Fuck him, he’s a total piece of shit who doesn’t even deserve your time. He’s such a child. How could someone actually be that big of a jerk? What a raging dick.” – your best friend, about the person who hurt you.

Or this:

Fuck you, you’re a total piece of shit who doesn’t even deserve my time. You’re such a child. How could you actually be that big of a jerk? You’re a raging dick.” – you, to the person who hurt you.

What’s worse might be how we talk about the people they now seem to be with, as if it’ll actually make us feel better to put someone entirely innocent down:

She’s not pretty. She sort of has a pig nose. And she’s kind of fat. Like, just shaped really weird. She has no waist. Yeah. Not cute at all.”

Maybe I exaggerate slightly, but maybe I don’t. I’ve had friends show their support for me by doing a not-so-toned-down version of this, and when it’s happened, a part of me has felt frozen, blinking, unsure of who to defend, while another part of me has become swept up in the rallied and unified energy built around the animosity. There’s something thrilling about it, falsely consoling. There’s something about it that lets us scream out all that we’re feeling in a defunct mix of empowerment and rage. There’s something about it that temporarily relieves us of the burden of our pain.

The thing though, of course, is that it’s just that: temporary.

We tend to like to make external attributions. It’s easier than holding the mirror up to ourselves, and something about blaming another seems as if it will fix us. External attributions protect us and our insular worlds because they take culpability off of us and slide it onto another. They try to trick us into believing that this is how we’ll move on.

But this isn’t how we want to handle anything. This isn’t how we want to feel about the people we once loved, or maybe still love. Hearing a friend call our ex a piece of shit isn’t going to make us feel any better; shaming the person an ex is now with, someone who’s likely kind and wonderful, won’t either.

Because what we really want is forgiveness. What we really want is to feel that we’re able to forgive those who have hurt us, entirely and with love, and to then move forward, entirely and with grace.

What we really want is to see our forgiveness wish shredded and granted.

But forgiveness is complicated.
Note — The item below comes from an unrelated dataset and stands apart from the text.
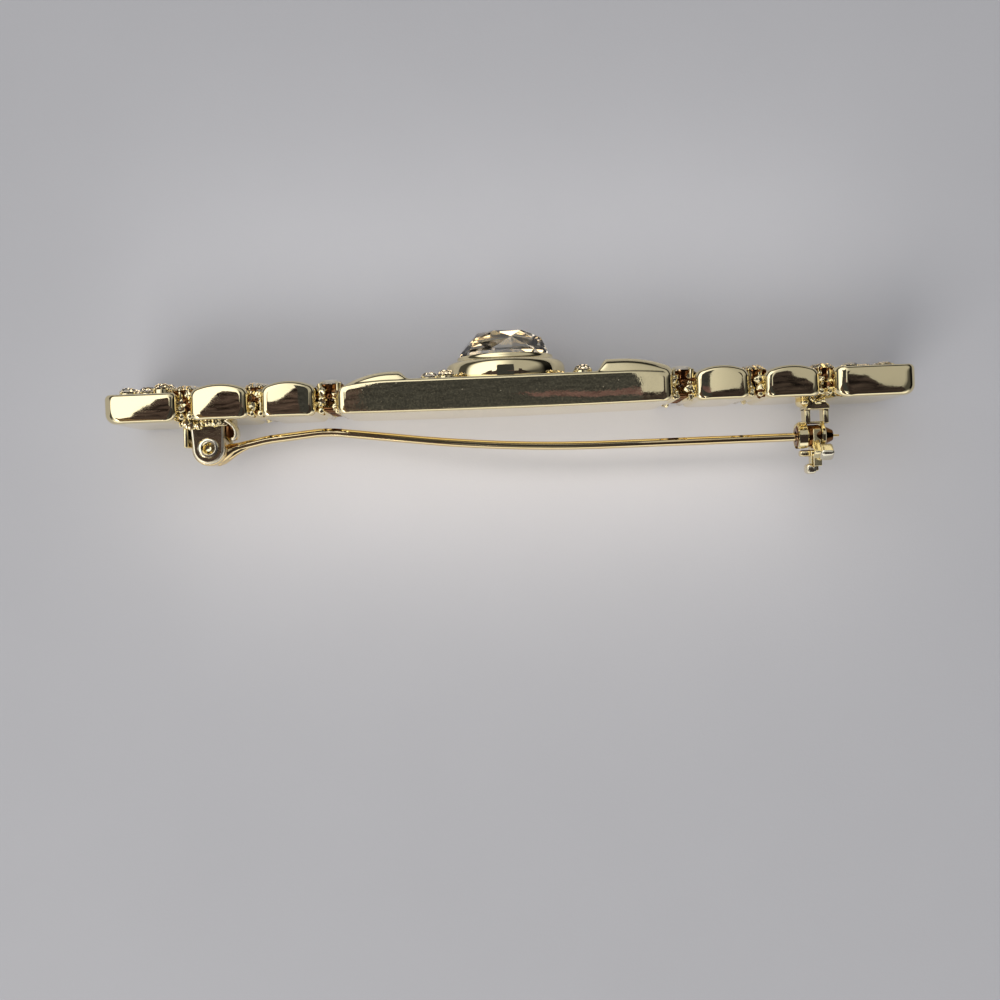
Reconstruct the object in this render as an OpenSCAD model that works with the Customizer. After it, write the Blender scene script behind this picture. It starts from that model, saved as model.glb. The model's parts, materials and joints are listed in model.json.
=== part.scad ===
// Bar brooch lying on its long edge. X runs along the bar, the stones face -Y, the pin is at +Y.
// Z is the brooch's height, from the lower long edge on the surface to the upper one.

/* [Bar] */
// Thickness of the bar from front to back
bar_t = 3.25; // [3:0.05:3.5]
// Rounding of each piece's corners, seen on the long edge
corner_r = 0.9; // [0.5:0.1:1.1]
// Length of the centre panel
panel_len = 33.5; // [32:0.5:35]
// Height of the centre panel
panel_h = 12; // [11.5:0.1:13]
// Length of a link beside the centre panel
inner_link_len = 5.55; // [5:0.05:6]
// Length of a link beside an end piece
outer_link_len = 5.7; // [5:0.05:6]
// Height of a link
link_h = 10.4; // [10:0.1:11]
// How far a link's front swells past its edges
link_rise = 0.4; // [0.2:0.1:0.6]
// Length of an end piece
end_len = 8.05; // [7:0.05:9]
// Height of an end piece
end_h = 11; // [10.5:0.1:11.5]
// Gap between the centre panel and the inner link
panel_gap = 2.2; // [2:0.1:2.4]
// Gap between the two links
link_gap = 1.4; // [1.3:0.1:1.6]
// Gap between the outer link and the end piece
end_gap = 1.25; // [1.2:0.05:1.5]

/* [Raised caps] */
// Distance from the middle of the bar to a cap's inner end
cap_in = 9.7; // [9.5:0.1:10.5]
// Height of a cap above the panel's front
cap_rise = 1.2; // [0.8:0.1:1.4]
// How much lower a cap is along the long edges
cap_swell = 0.4; // [0.2:0.1:0.5]

/* [Main crystal] */
// Half the crystal's length
crystal_half = 4.75; // [4.5:0.05:4.9]
// Height of ovals as a share of their length
oval = 0.81; // [0.78:0.01:0.82]
// Height of the crystal's table above the panel's front
table_up = 5.25; // [4.5:0.05:5.5]
// Height of the bezel's rim above the panel's front
rim_up = 2.55; // [2.2:0.05:2.8]

/* [Small stones] */
// Diameter of a stone between two links
accent_d = 2.8; // [2.4:0.1:2.9]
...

It’s such a complex and confusing thing that it’s taken me six weeks to try to write this; each time I sat down and tried to understand it further, stacking lines of disjointed thoughts that didn’t quite feel right, I’d get stuck and frustrated and X back out again – Maybe I don’t know how to forgive, I’d be left thinking, blaming myself further for all my shortcomings.

It’s such a complex and confusing thing that, though we might like to, it’s not what we naturally turn to when we’re hurt, because we simply don’t know what forgiveness entails, because there just does not exist a concrete and calculated set of steps we can follow, and because the payoff is so intangible. How do we know when we’ve “achieved” forgiveness?

Most of all, forgiveness is a challenge because it requires that our kindness be louder than our anger, and often in the wake of getting hurt, our anger is just too loud.

But maybe there’s something immensely important to learning to make our kindness louder than our anger. Maybe there isn’t such thing as good or bad, just hurt creating more hurt. Maybe the person we most need to work to forgive we first need to work to understand. And maybe when we approach our pain with empathy, we allow ourselves to start the process of forgiveness.

It seems that forgiveness comes down to empathy, compassion and love. How difficult it can be to want to give empathy, compassion and love to those who have hurt us. But it’s important. Because while revenge and putting others down might make us feel better in the smallness of a moment, it’s unalloyed love that’ll heal us in the long run. It’s looking at the ways someone hurt us and being able to say, unequivocally and sincerely – even if it’s just in our own head or out loud to an empty room – “I forgive you,” that’ll fix us. It’s looking at ourselves in those times after our anger drives us to think or say something hateful and being able to say, “I forgive myself,” that’ll fix us.

Many who used Karen Green’s Forgiveness Machine reportedly cried. Perhaps this was because they had held their secrets and rage and desire for empathy inside of them for so long; perhaps seeing their wish granted was a release.

Perhaps this was because they’d so wanted forgiveness but hadn’t known how to have it; maybe seeing it broken down into such a simple process, one that could be touched and seen, was all they’d needed after all.

Or perhaps this was because they felt supported, cared for and loved, in the wake of having felt left and lost. Finally, finally, they didn’t have to use their hurt to create more hurt.

Maybe that’s the big thing about forgiveness. After we’ve been left and lost, all we really want is to feel supported. All we really want is to feel that it’s okay and good and safe to support everyone else.

And so in the wake of loss, it’s up to us to find our footing again, lovingly, kindly, compassionately. It’s up to us to reduce our external attributions, to give ourselves and to ask from our friends support that’s sympathetic and understanding. It’s up to us to have a forgiveness wish and to practice acting on that wish every day until the anger inside us rolls back, until there’s nothing left but agendaless love and kindness, so loud there’s no room for anything else. In the wake of loss, it’s up to us to harbor our own forgiveness machines.